Offence in English law

Common assault is an offence in English law. It is committed by a person who causes another person to apprehend the immediate use of unlawful violence by the defendant. In England and Wales, the penalty and mode of trial for this offence is provided by section 39 of the Criminal Justice Act 1988.

==Statute==
Section 39 of the Criminal Justice Act 1988 provides:

Common assault and battery shall be summary offences and a person guilty of either of them shall be liable to a fine not exceeding level 5 on the standard scale, to imprisonment for a term not exceeding six months, or to both.

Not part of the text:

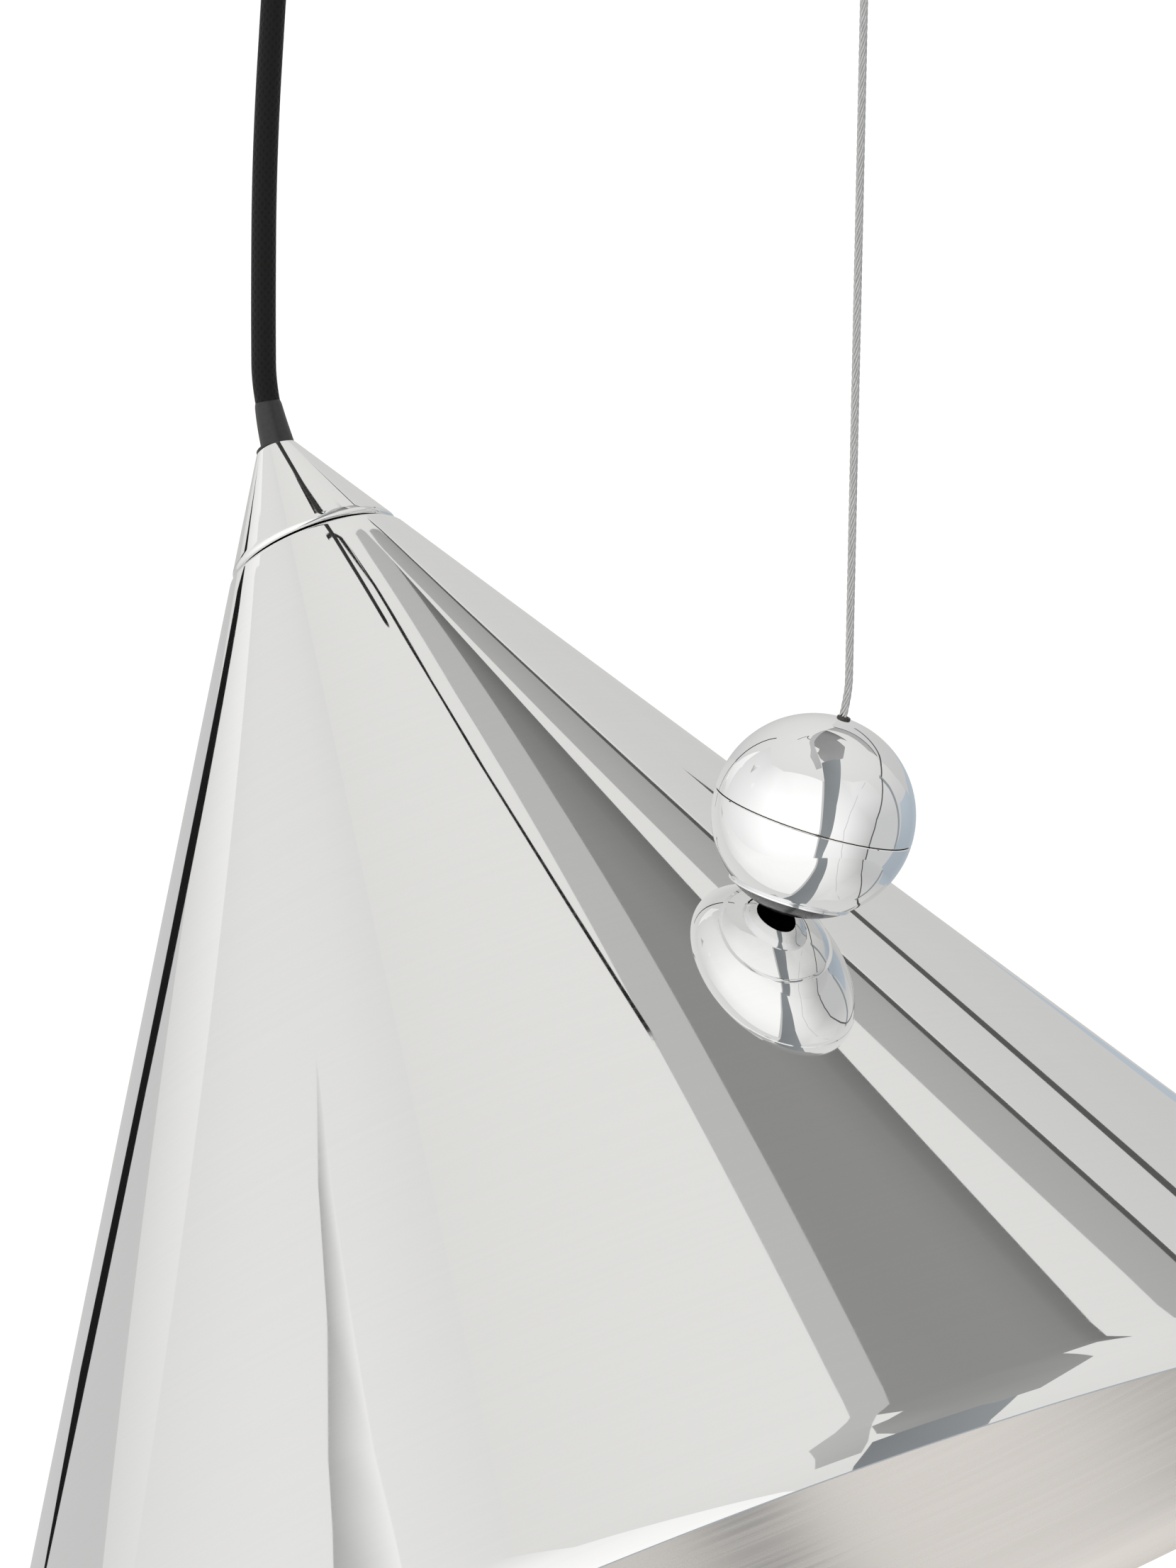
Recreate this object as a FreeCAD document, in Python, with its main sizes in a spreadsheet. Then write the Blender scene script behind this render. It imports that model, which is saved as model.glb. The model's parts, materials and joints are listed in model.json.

On 13 September 2018, the Assaults on Emergency Workers (Offences) Act 2018 received Royal Assent. This added a subsection which states any common assault or battery on an emergency worker (as defined in the Act) is triable either way and subject to a maximum of 12 months' imprisonment if tried on indictment.

==Ingredients of the offence==
Section 39 of the Criminal Justice Act 1988 does not contain a definition of the expression "common assault" that appears there. What the offence actually consists of must be determined by reference to case law.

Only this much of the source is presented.